[Start of Provided data]

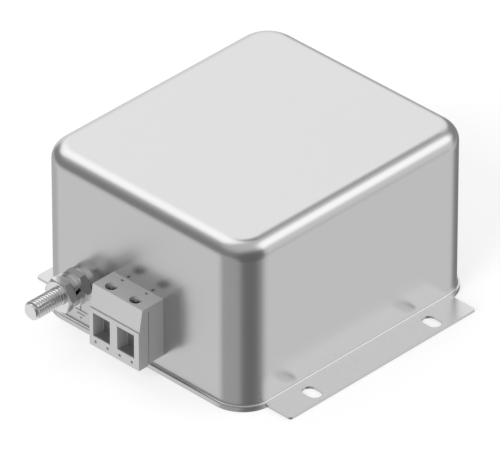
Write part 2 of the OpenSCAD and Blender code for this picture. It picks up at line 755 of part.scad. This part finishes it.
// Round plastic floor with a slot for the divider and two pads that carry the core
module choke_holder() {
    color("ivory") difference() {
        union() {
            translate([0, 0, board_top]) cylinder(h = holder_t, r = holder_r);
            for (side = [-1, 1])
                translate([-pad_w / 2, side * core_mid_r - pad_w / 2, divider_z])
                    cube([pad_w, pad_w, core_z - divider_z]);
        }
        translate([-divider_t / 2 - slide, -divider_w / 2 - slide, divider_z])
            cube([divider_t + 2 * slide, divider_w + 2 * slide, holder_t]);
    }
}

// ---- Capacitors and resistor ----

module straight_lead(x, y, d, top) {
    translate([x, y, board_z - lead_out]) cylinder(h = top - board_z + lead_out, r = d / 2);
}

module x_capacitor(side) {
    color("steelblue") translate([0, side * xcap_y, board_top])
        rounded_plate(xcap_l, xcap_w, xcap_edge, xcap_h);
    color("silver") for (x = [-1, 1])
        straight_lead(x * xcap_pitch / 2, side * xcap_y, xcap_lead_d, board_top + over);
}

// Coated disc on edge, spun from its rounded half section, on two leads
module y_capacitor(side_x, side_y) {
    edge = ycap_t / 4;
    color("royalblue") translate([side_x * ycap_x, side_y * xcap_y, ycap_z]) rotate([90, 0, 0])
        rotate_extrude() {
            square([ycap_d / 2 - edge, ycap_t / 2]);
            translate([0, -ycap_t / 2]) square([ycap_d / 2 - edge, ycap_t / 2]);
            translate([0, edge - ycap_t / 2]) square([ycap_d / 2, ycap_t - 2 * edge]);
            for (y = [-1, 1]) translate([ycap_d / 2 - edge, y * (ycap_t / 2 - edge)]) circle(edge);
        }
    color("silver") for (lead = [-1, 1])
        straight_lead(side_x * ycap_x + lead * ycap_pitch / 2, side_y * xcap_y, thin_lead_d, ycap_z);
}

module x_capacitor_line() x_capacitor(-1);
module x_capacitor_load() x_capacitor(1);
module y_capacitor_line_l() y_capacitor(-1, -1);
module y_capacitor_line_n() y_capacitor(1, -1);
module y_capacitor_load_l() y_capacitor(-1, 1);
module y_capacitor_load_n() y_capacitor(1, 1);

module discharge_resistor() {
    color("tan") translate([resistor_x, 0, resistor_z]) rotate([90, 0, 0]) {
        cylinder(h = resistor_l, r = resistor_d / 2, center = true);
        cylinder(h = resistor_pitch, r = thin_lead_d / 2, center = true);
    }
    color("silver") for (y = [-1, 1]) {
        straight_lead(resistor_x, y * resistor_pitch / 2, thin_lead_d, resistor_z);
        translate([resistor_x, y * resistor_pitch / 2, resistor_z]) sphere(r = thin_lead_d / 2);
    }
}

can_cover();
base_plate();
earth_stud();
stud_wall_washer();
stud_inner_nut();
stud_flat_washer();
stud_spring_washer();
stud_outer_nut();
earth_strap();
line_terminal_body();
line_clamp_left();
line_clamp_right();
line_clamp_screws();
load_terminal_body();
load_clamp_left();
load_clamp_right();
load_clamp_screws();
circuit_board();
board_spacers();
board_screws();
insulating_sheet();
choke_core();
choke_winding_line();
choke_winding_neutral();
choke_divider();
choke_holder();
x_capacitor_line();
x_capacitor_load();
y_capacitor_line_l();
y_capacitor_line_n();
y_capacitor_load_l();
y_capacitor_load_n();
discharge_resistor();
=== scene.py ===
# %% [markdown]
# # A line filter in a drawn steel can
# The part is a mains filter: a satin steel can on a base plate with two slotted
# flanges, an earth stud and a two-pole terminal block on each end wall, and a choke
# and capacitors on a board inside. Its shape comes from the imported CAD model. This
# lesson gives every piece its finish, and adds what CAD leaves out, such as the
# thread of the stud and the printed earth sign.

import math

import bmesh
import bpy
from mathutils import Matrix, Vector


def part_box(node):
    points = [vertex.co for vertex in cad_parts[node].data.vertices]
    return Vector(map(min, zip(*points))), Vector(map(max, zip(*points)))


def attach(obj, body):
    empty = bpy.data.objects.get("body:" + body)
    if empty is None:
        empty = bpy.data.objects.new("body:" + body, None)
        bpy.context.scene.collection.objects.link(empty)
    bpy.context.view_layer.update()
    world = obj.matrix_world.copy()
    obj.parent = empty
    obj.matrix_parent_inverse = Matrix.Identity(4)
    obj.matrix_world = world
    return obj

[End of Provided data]
[Start of Provided data]

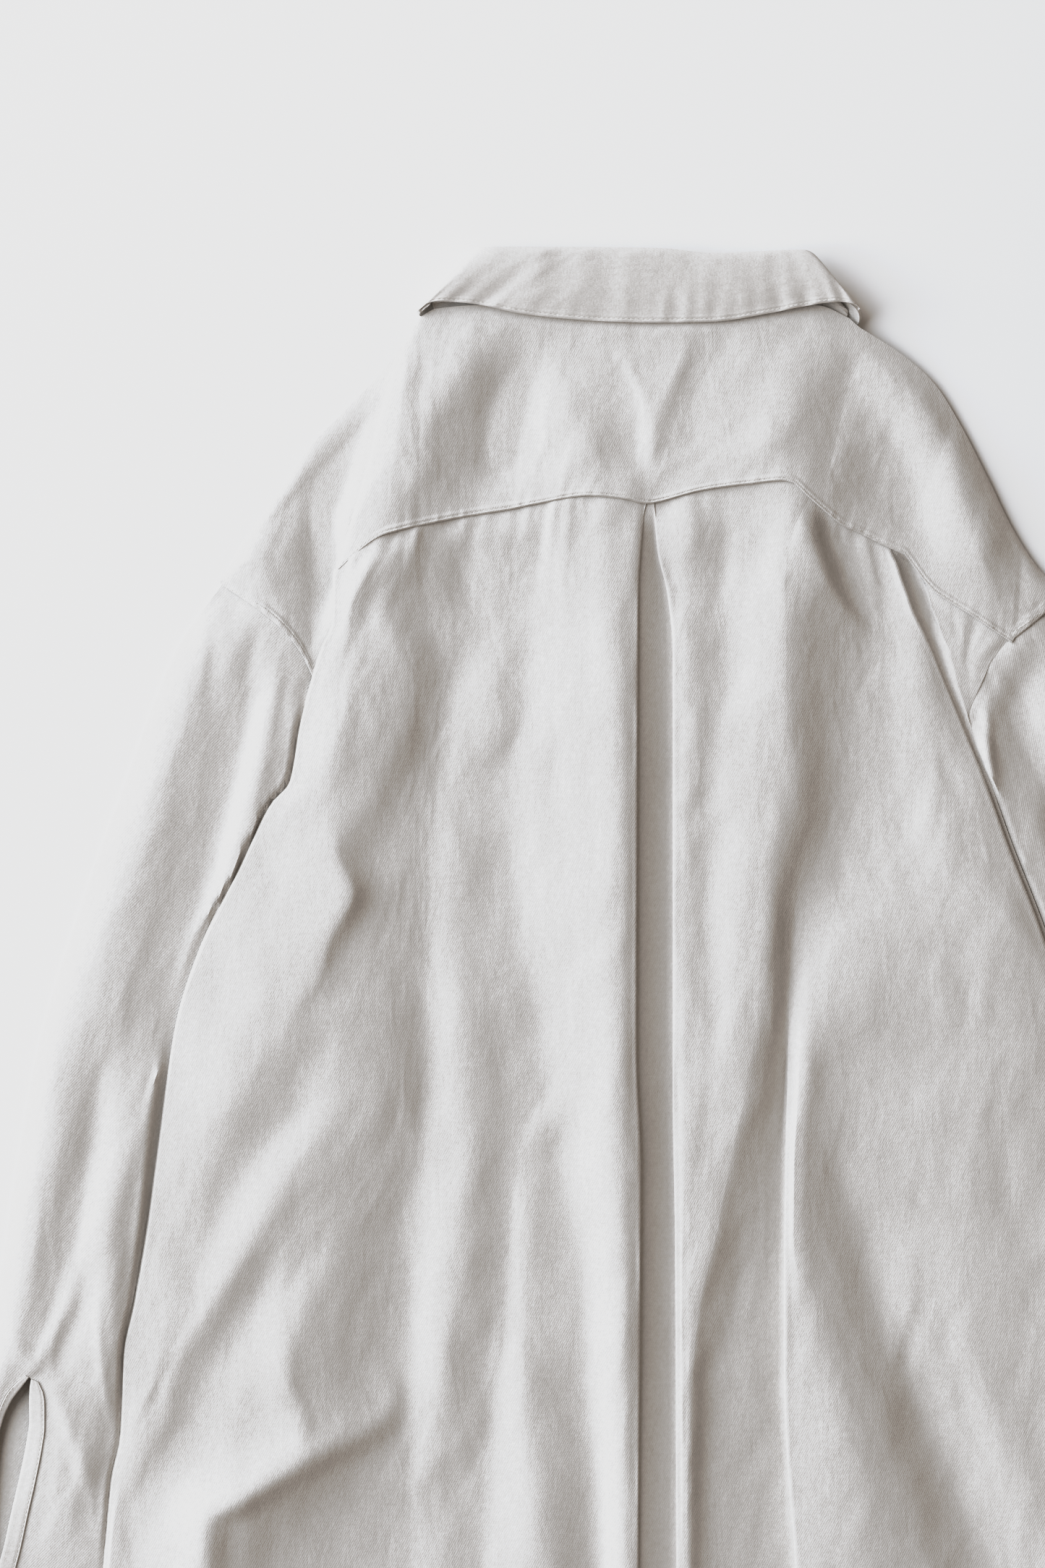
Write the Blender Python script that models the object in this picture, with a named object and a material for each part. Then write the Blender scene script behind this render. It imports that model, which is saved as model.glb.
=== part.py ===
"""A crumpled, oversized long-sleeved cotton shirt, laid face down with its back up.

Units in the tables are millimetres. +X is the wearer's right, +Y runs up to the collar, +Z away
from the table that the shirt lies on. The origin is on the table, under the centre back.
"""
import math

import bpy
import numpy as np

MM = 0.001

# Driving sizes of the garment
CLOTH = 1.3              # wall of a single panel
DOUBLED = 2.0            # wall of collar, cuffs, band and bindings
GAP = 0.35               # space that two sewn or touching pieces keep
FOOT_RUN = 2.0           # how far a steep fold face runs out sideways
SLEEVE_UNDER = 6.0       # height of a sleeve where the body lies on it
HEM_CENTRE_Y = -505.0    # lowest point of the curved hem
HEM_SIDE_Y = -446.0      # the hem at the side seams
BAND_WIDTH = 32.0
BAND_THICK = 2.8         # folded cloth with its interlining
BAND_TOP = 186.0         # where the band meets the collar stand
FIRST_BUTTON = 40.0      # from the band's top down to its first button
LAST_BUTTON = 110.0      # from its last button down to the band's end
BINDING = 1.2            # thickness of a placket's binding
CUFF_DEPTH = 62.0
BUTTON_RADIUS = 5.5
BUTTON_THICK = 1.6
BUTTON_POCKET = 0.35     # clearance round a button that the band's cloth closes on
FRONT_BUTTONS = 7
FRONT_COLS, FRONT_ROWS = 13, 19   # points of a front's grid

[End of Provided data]
[Start of Provided data]

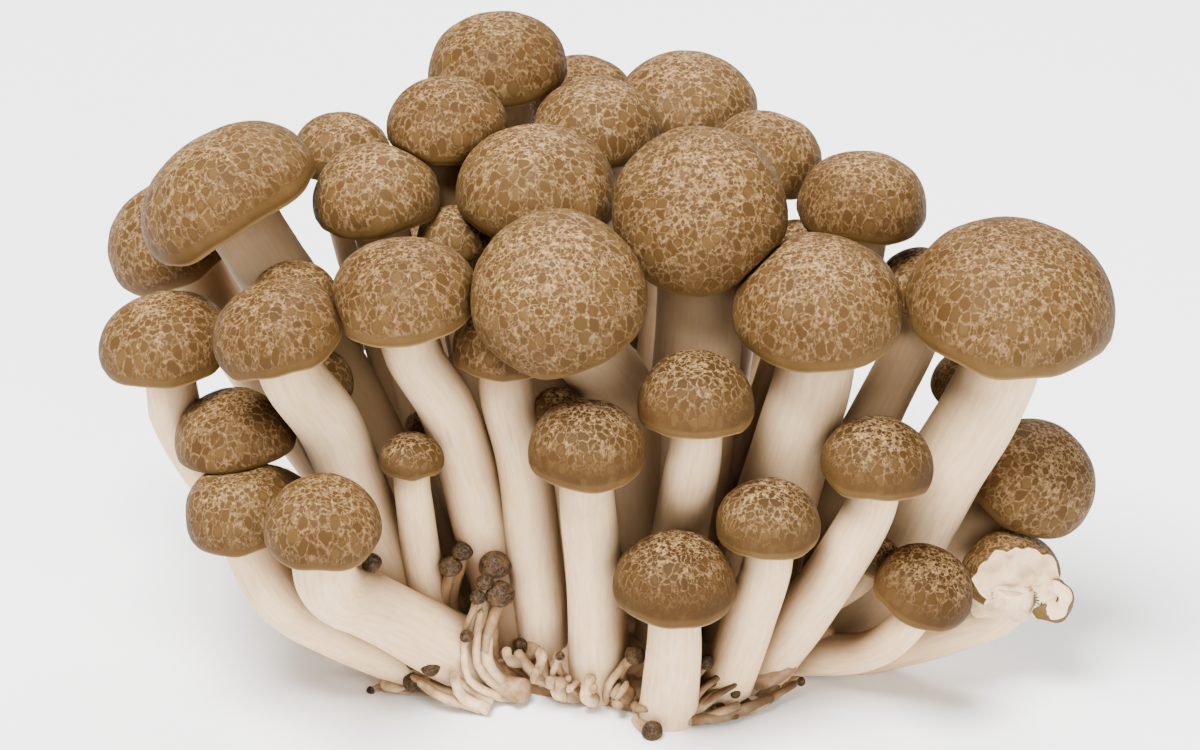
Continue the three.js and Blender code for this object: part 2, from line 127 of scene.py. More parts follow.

[End of Provided data]

* _Goal of the exercise_:
Nothing outside the span should appear: copy exactly from the line with "can_cover();" through the line with "bpy.context.scene.collection.objects.link(empty)".

* _Final result_:
can_cover();
base_plate();
earth_stud();
stud_wall_washer();
stud_inner_nut();
stud_flat_washer();
stud_spring_washer();
stud_outer_nut();
earth_strap();
line_terminal_body();
line_clamp_left();
line_clamp_right();
line_clamp_screws();
load_terminal_body();
load_clamp_left();
load_clamp_right();
load_clamp_screws();
circuit_board();
board_spacers();
board_screws();
insulating_sheet();
choke_core();
choke_winding_line();
choke_winding_neutral();
choke_divider();
choke_holder();
x_capacitor_line();
x_capacitor_load();
y_capacitor_line_l();
y_capacitor_line_n();
y_capacitor_load_l();
y_capacitor_load_n();
discharge_resistor();
=== scene.py ===
# %% [markdown]
# # A line filter in a drawn steel can
# The part is a mains filter: a satin steel can on a base plate with two slotted
# flanges, an earth stud and a two-pole terminal block on each end wall, and a choke
# and capacitors on a board inside. Its shape comes from the imported CAD model. This
# lesson gives every piece its finish, and adds what CAD leaves out, such as the
# thread of the stud and the printed earth sign.

import math

import bmesh
import bpy
from mathutils import Matrix, Vector


def part_box(node):
    points = [vertex.co for vertex in cad_parts[node].data.vertices]
    return Vector(map(min, zip(*points))), Vector(map(max, zip(*points)))


def attach(obj, body):
    empty = bpy.data.objects.get("body:" + body)
    if empty is None:
        empty = bpy.data.objects.new("body:" + body, None)
        bpy.context.scene.collection.objects.link(empty)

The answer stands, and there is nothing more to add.